Sarandos’ decision to pull out of the PEN American Literary Gala will not disrupt that event either. Michaels, executive producer for “Saturday Night Live,” will still be honored, and Colin Jost, who co-hosts “Weekend Update” on “Saturday Night Live,” is still scheduled to emcee.
“We admire Ted Sarandos’ singular work translating literature to artful presentation on screen, and his stalwart defense of free expression and satire,” PEN America said in a statement. “As a writers organization, we have been following recent events closely and understand his decision.”
The writers’ picket lines have successfully disrupted the productions of some shows, including the Showtime series “Billions” and the Apple TV+ drama “Severance.” On Sunday, the MTV Movie & TV Awards turned into a pretaped affair after the WGA announced it was going to picket that event. The WGA also said Thursday it would picket the commencement address that David Zaslav, CEO of Warner Bros. Discovery, is scheduled to give on the campus of Boston University on May 21.

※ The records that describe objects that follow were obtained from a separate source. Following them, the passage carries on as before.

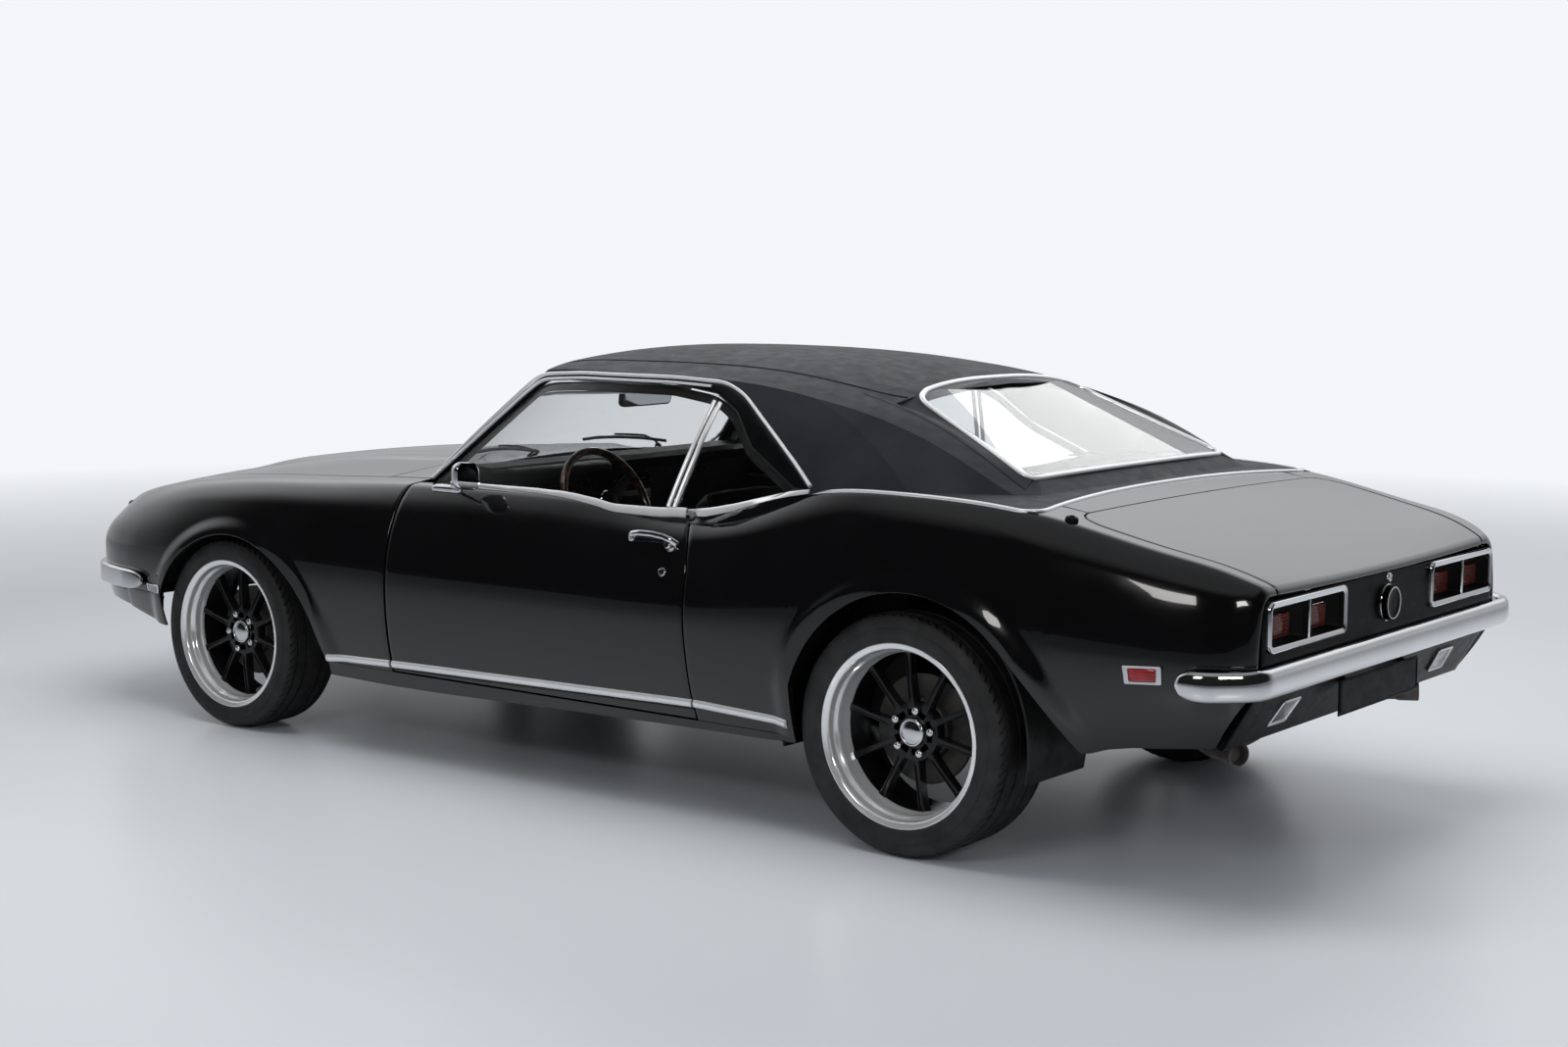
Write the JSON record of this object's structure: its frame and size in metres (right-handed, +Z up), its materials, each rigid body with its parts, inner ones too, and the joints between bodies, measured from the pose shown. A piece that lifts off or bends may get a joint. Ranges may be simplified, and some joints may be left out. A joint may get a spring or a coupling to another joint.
{
  "type": "two-door muscle coupe",
  "caption": "Low two-door hardtop coupe with long hood, short deck and a vinyl roof; doors, lids, steering and wheels move.",
  "frame": {"origin": "on the floor under the middle of the overall box", "axes": "+X to the front of the car, +Y to its left, +Z up"},
  "size_m": [4.691, 1.84, 1.3059],
  "materials": {
    "body_paint": "high gloss black",
    "tail_black": "satin black",
    "roof_vinyl": "grained vinyl",
    "grille_black": "satin",
    "glass": "clear",
    "chrome": "mirror",
    "lamp_red": "red lens",
    "lamp_amber": "amber lens",
    "plate_blank": "blank white",
    "chassis_black": "satin",
    "cast_iron": "cast",
    "engine_iron": "painted cast",
    "exhaust_steel": "brushed",
    "tank_steel": "galvanised",
    "dash_black": "grained",
    "wheel_wood": "varnished",
    "seat_vinyl": "grained vinyl",
    "wheel_alloy": "polished",
    "tyre": "matte"
  },
  "bodies": {
    "root": {"backlight": "glass", "cowl": "body_paint", "dashboard": "dash_black", "engine": "engine_iron", "exhaust": "exhaust_steel", "fender_left": "body_paint", "fender_right": "body_paint", "floor_pan": "chassis_black", "front_bumper": "chrome", "front_seat_left": "seat_vinyl", "front_seat_right": "seat_vinyl", "front_structure": "chassis_black", "front_subframe": "chassis_black", "front_valance": "body_paint", "fuel_tank": "tank_steel", "grille": "grille_black", "header_panel": "body_paint", "number_plate": "plate_blank", "quarter_glass": "glass", "quarter_left": "body_paint", "quarter_right": "body_paint", "rear_axle": "cast_iron", "rear_bench": "seat_vinyl", "rear_bumper": "chrome", "rear_deck": "body_paint", "roof": "roof_vinyl", "signal_lamps": "lamp_amber", "sills": "body_paint", "steering_column": "dash_black", "tail_lamps": "lamp_red", "tail_panel": "tail_black", "windscreen": "glass"},
    "door_left": {"door_left": "body_paint", "door_glass_left": "glass"},
    "door_right": {"door_right": "body_paint", "door_glass_right": "glass"},
    "hood": {"hood": "body_paint"},
    "deck_lid": {"deck_lid": "body_paint"},
    "steer_left": {"knuckle_left": "cast_iron"},
    "steer_right": {"knuckle_right": "cast_iron"},
    "steering_wheel": {"steering_wheel": "wheel_wood"},
    "roll_front_left": {"wheel_front_left": "wheel_alloy", "tyre_front_left": "tyre"},
    "roll_front_right": {"wheel_front_right": "wheel_alloy", "tyre_front_right": "tyre"},
    "roll_rear_left": {"wheel_rear_left": "wheel_alloy", "tyre_rear_left": "tyre"},
    "roll_rear_right": {"wheel_rear_right": "wheel_alloy", "tyre_rear_right": "tyre"}
  },
  "joints": [
    {"name": "door_left_hinge", "type": "hinge", "parent": "root", "child": "door_left", "pos_m": [0.53, 0.88, 0.55], "axis": [0, 0, -1], "range_deg": [0, 62]},
    {"name": "door_right_hinge", "type": "hinge", "parent": "root", "child": "door_right", "pos_m": [0.53, -0.88, 0.55], "axis": [0, 0, 1], "range_deg": [0, 62]},
    {"name": "hood_hinge", "type": "hinge", "parent": "root", "child": "hood", "pos_m": [0.79, 0, 0.921], "axis": [0, -1, 0], "range_deg": [0, 50]},
    {"name": "deck_lid_hinge", "type": "hinge", "parent": "root", "child": "deck_lid", "pos_m": [-1.762, 0, 0.946], "axis": [0, 1, 0], "range_deg": [0, 60]},
    {"name": "steer_left_kingpin", "type": "hinge", "parent": "root", "child": "steer_left", "pos_m": [1.4135, 0.7, 0.319], "axis": [0, 0, 1], "range_deg": [-30, 30]},
    {"name": "steer_right_kingpin", "type": "hinge", "parent": "root", "child": "steer_right", "pos_m": [1.4135, -0.7, 0.319], "axis": [0, 0, 1], "range_deg": [-30, 30]},
    {"name": "steering_wheel_turn", "type": "hinge", "parent": "root", "child": "steering_wheel", "pos_m": [0.15, 0.37, 0.8], "axis": [-0.9063, 0, 0.4226], "range_deg": [-360, 360]},
    {"name": "roll_front_left_spin", "type": "hinge", "parent": "steer_left", "child": "roll_front_left", "pos_m": [1.4135, 0.797, 0.319], "axis": [0, 1, 0], "continuous": true},
    {"name": "roll_rear_left_spin", "type": "hinge", "parent": "root", "child": "roll_rear_left", "pos_m": [-1.3325, 0.795, 0.328], "axis": [0, 1, 0], "continuous": true},
    {"name": "roll_front_right_spin", "type": "hinge", "parent": "steer_right", "child": "roll_front_right", "pos_m": [1.4135, -0.797, 0.319], "axis": [0, 1, 0], "continuous": true},
    {"name": "roll_rear_right_spin", "type": "hinge", "parent": "root", "child": "roll_rear_right", "pos_m": [-1.3325, -0.795, 0.328], "axis": [0, 1, 0], "continuous": true}
  ],
  "couplings": [
    {"joint": "steer_right_kingpin", "follows": "steer_left_kingpin", "ratio": 1},
    {"joint": "steering_wheel_turn", "follows": "steer_left_kingpin", "ratio": 12}
  ]
}
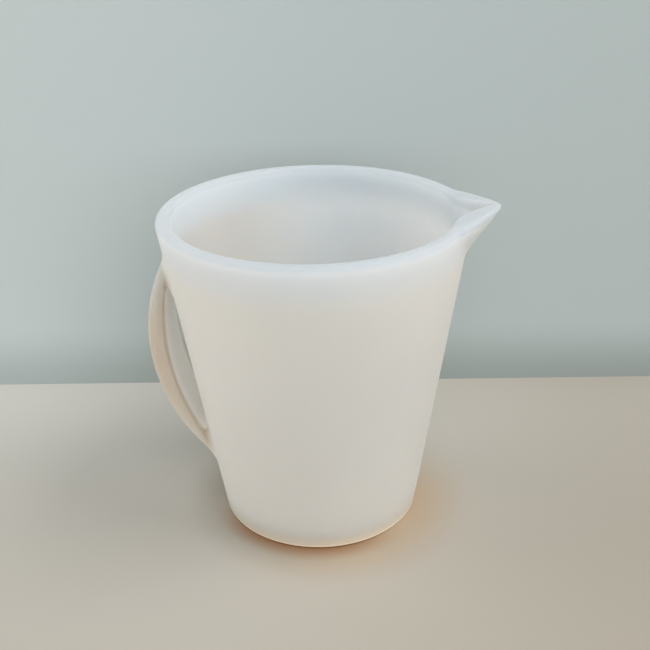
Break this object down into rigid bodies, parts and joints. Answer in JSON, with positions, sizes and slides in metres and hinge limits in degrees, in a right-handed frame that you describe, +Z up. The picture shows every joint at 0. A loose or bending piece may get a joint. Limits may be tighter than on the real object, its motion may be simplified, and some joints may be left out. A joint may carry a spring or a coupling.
{
  "type": "resin mixing cup",
  "caption": "Tapered silicone mixing cup with a rounded lip, a pointed pouring spout and a wide bow-shaped strap handle opposite the spout.",
  "frame": {"origin": "centre of the flat base, on the surface that the cup stands on", "axes": "+Z up along the cup's axis, +X towards the pouring spout, -X towards the handle, Y across"},
  "size_m": [0.1022, 0.0898, 0.0985],
  "materials": {
    "cup_silicone": "satin, milky and translucent",
    "handle_silicone": "satin, milky and translucent, warmer where light passes through"
  },
  "bodies": {
    "root": {"cup_floor": "cup_silicone", "cup_wall": "cup_silicone", "rim_lip": "cup_silicone", "pour_spout": "cup_silicone", "handle_grip": "handle_silicone", "upper_handle_root": "handle_silicone", "lower_handle_root": "handle_silicone"}
  },
  "joints": []
}
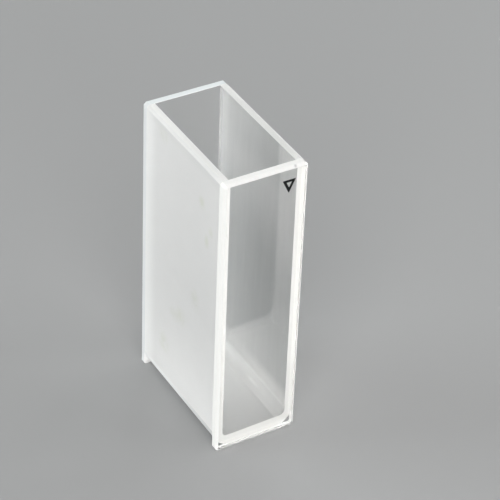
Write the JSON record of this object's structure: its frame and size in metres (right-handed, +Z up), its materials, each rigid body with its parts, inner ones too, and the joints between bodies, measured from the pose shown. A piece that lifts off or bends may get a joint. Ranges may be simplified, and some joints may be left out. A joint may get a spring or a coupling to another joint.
{
  "type": "cuvette",
  "caption": "Open rectangular quartz sample cell with ground side walls, a round-cornered well and base, and a clear window fused over each end, standing on its flat underside.",
  "frame": {"origin": "middle of the flat underside, below the centre of the cell", "axes": "+Z up out of the open mouth, Y along the light path through both windows, X across the two ground side walls"},
  "size_m": [0.0126, 0.0226, 0.045],
  "materials": {
    "ground_quartz": "fused quartz, ground matt outside and on the rim, polished inside the well",
    "clear_quartz": "fused quartz, polished on both faces, with finely ground bevelled edges",
    "printed_black": "matt black fired ink of the small arrow near the top of the front window; no node carries it"
  },
  "bodies": {
    "root": {"body": "ground_quartz", "front_window": "clear_quartz", "rear_window": "clear_quartz"}
  },
  "joints": []
}
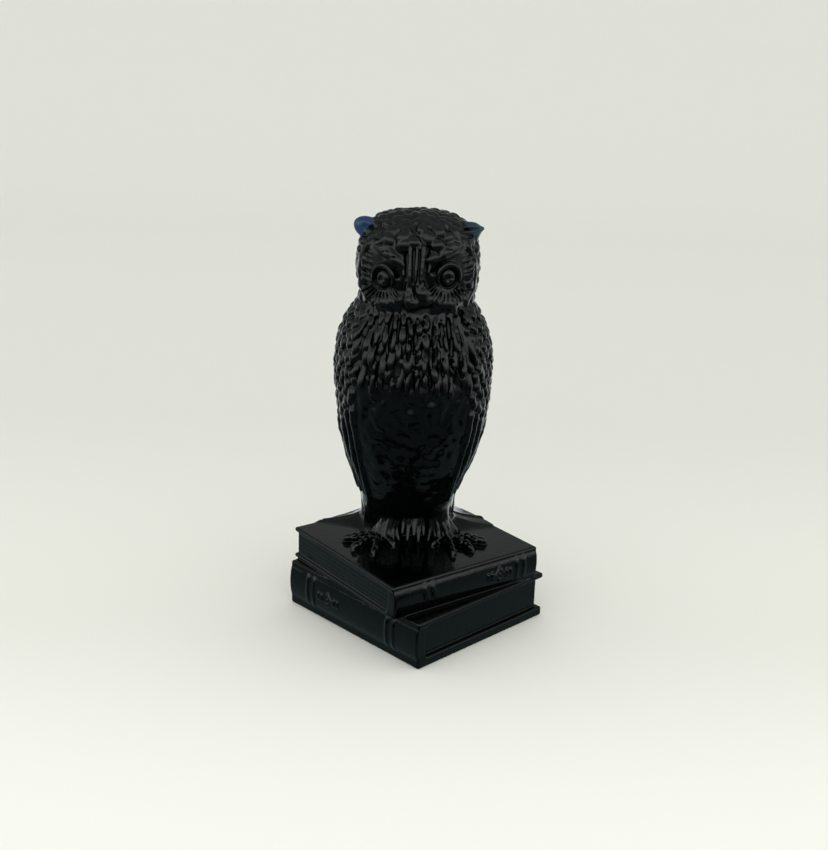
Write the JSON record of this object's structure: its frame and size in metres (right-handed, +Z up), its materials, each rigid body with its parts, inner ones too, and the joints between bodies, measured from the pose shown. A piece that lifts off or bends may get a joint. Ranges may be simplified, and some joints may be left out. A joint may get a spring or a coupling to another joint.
{
  "type": "owl figurine",
  "caption": "Dark pressed-glass owl standing on a stack of closed books, with folded wings, ear tufts, hooked beak and spread toes.",
  "frame": {"origin": "centre of the lower book's flat underside, which rests on the table", "axes": "+Z up through the owl, -Y the way the owl faces, +X towards the owl's own left"},
  "size_m": [0.0564, 0.0564, 0.0885],
  "materials": {
    "dark_glass": "glossy",
    "blue_glass": "glossy"
  },
  "bodies": {
    "root": {"lower_book_cover": "dark_glass", "lower_book_pages": "dark_glass", "upper_book_cover": "dark_glass", "upper_book_pages": "dark_glass", "owl_body": "dark_glass", "owl_head": "dark_glass", "owl_tail": "dark_glass", "left_wing": "dark_glass", "right_wing": "dark_glass", "left_leg": "dark_glass", "right_leg": "dark_glass", "left_foot": "dark_glass", "right_foot": "dark_glass", "left_ear_tuft": "blue_glass", "right_ear_tuft": "blue_glass", "left_eye": "dark_glass", "right_eye": "dark_glass", "beak": "dark_glass", "left_brow": "dark_glass", "right_brow": "dark_glass"}
  },
  "joints": []
}
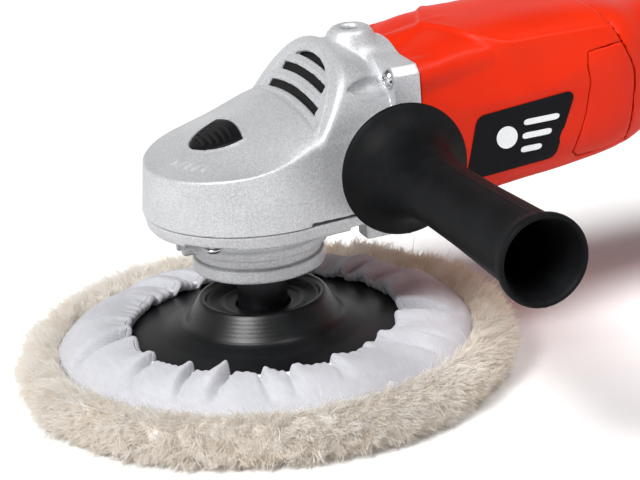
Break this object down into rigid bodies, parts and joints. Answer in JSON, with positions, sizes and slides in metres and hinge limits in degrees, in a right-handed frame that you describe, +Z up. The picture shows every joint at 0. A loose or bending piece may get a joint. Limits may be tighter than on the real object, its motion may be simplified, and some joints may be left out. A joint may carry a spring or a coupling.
{
  "type": "rotary polisher",
  "caption": "Right-angle rotary polisher: cast gear head, motor housing, in-line rear handle, screw-in side handle and a wool bonnet gathered over its backing pad.",
  "frame": {"origin": "on the spindle axis at the polishing face, the underside of the wool", "axes": "+Z up along the spindle, +X back along the motor towards the cord inlet, -Y out along the side handle"},
  "size_m": [0.539, 0.2963, 0.149],
  "materials": {
    "cast_aluminium": "bead-blasted satin",
    "chrome_screw": "bright",
    "black_plastic": "fine texture",
    "bearing_steel": "ground",
    "bronze": "sintered",
    "seal_rubber": "matte",
    "lamination_steel": "stacked laminations",
    "copper": "enamelled wire",
    "orange_shell": "semi-gloss moulded",
    "badge_film": "printed film",
    "brass": "pressed",
    "carbon": "graphite",
    "spring_steel": "drawn",
    "grip_rubber": "satin",
    "circuit_board": "potted board",
    "machined_steel": "turned",
    "gear_steel": "cut and hardened",
    "black_oxide": "black oxide",
    "pad_rubber": "smooth semi-gloss",
    "wool_pile": "dense looped wool",
    "cotton_skirt": "plain-woven cotton, gathered",
    "elastic": "braided"
  },
  "bodies": {
    "machine": {"gear_case": "cast_aluminium", "gear_case_cover": "cast_aluminium", "cover_screws": "chrome_screw", "case_screws": "chrome_screw", "vent_insert": "black_plastic", "lower_bearing_outer": "bearing_steel", "upper_bush": "bronze", "dust_seal": "seal_rubber", "bearing_plate": "cast_aluminium", "rotor_bearing_outers": "bearing_steel", "stator_core": "lamination_steel", "field_coils": "copper", "fan_baffle": "black_plastic", "motor_housing": "orange_shell", "badge_left": "badge_film", "badge_right": "badge_film", "brush_holders": "brass", "carbon_brushes": "carbon", "brush_springs": "spring_steel", "brush_cover_left": "orange_shell", "brush_cover_right": "orange_shell", "rear_handle_left": "orange_shell", "rear_handle_right": "orange_shell", "grip_pad_left": "grip_rubber", "grip_pad_right": "grip_rubber", "handle_screws": "chrome_screw", "switch_body": "black_plastic", "speed_module": "circuit_board", "trigger_pin": "machined_steel", "trigger_spring": "spring_steel", "cord_gland": "seal_rubber", "cord_clamp": "black_plastic", "side_handle_grip": "grip_rubber", "side_handle_stud": "machined_steel", "lock_spring": "spring_steel"},
    "spindle": {"spindle": "machined_steel", "crown_gear": "gear_steel", "gear_circlip": "spring_steel", "lower_bearing_inner": "bearing_steel", "lower_bearing_balls": "bearing_steel", "pad_nut": "black_oxide", "backing_pad": "pad_rubber", "bonnet_pile": "wool_pile", "bonnet_skirt": "cotton_skirt", "bonnet_elastic": "elastic"},
    "rotor": {"armature_shaft": "machined_steel", "armature_core": "lamination_steel", "armature_windings": "copper", "commutator": "copper", "fan": "black_plastic", "pinion": "gear_steel", "pinion_nut": "machined_steel", "rotor_bearing_inners": "bearing_steel", "rotor_bearing_balls": "bearing_steel"},
    "lock_button": {"spindle_lock_button": "black_plastic", "spindle_lock_pin": "machined_steel"},
    "trigger": {"trigger": "black_plastic"},
    "lock_on": {"lock_on_button": "black_plastic"},
    "dial": {"speed_dial": "black_plastic"}
  },
  "joints": [
    {"name": "spindle_spin", "type": "hinge", "parent": "machine", "child": "spindle", "pos_m": [0, 0, 0.06], "axis": [0, 0, 1], "continuous": true},
    {"name": "rotor_spin", "type": "hinge", "parent": "machine", "child": "rotor", "pos_m": [0.1, 0, 0.107], "axis": [1, 0, 0], "continuous": true},
    {"name": "spindle_lock_press", "type": "slide", "parent": "machine", "child": "lock_button", "axis": [0, 0, -1], "range_m": [0, 0.003], "stiffness_N_per_m": 600, "springref_m": -0.004, "deforming": ["lock_spring"]},
    {"name": "trigger_pull", "type": "hinge", "parent": "machine", "child": "trigger", "pos_m": [0.23, 0, 0.091], "axis": [0, -1, 0], "range_deg": [0, 5], "stiffness_Nm_per_rad": 1, "springref_deg": -8.59, "deforming": ["trigger_spring"]},
    {"name": "lock_on_press", "type": "slide", "parent": "machine", "child": "lock_on", "axis": [0, 1, 0], "range_m": [0, 0.0035], "stiffness_N_per_m": 300, "springref_m": -0.003},
    {"name": "speed_dial_turn", "type": "hinge", "parent": "machine", "child": "dial", "pos_m": [0.212, 0, 0.13], "axis": [0, 1, 0], "range_deg": [-135, 135]}
  ],
  "couplings": [
    {"joint": "rotor_spin", "follows": "spindle_spin", "ratio": 4}
  ]
}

Among the writers’ complaints is how their residual pay, a type of royalty, has been disrupted by streaming. Years ago, writers for network television shows could get residual payments every time a show was licensed, whether for syndication, broadcast overseas or a DVD sale.
But streaming services such as Netflix, which traditionally does not license its programs, have cut off those distribution arms. Instead, the services provide a fixed residual, which writers say has effectively lowered their pay. The AMPTP, which bargains on behalf of the studios, said last week that it had already offered increased residual payments as part of the negotiations.
Outside Netflix’s Los Angeles headquarters Wednesday, writers on picket lines expressed dismay that the company was beginning to make money off advertising.
“If they make money doing ads, my guess would be that ads will become a bigger revenue stream for them,” said Christina Strain, a writer on Netflix’s sci-fi spectacle “Shadow and Bone.” “And then we’re just working for network television without getting network pay.”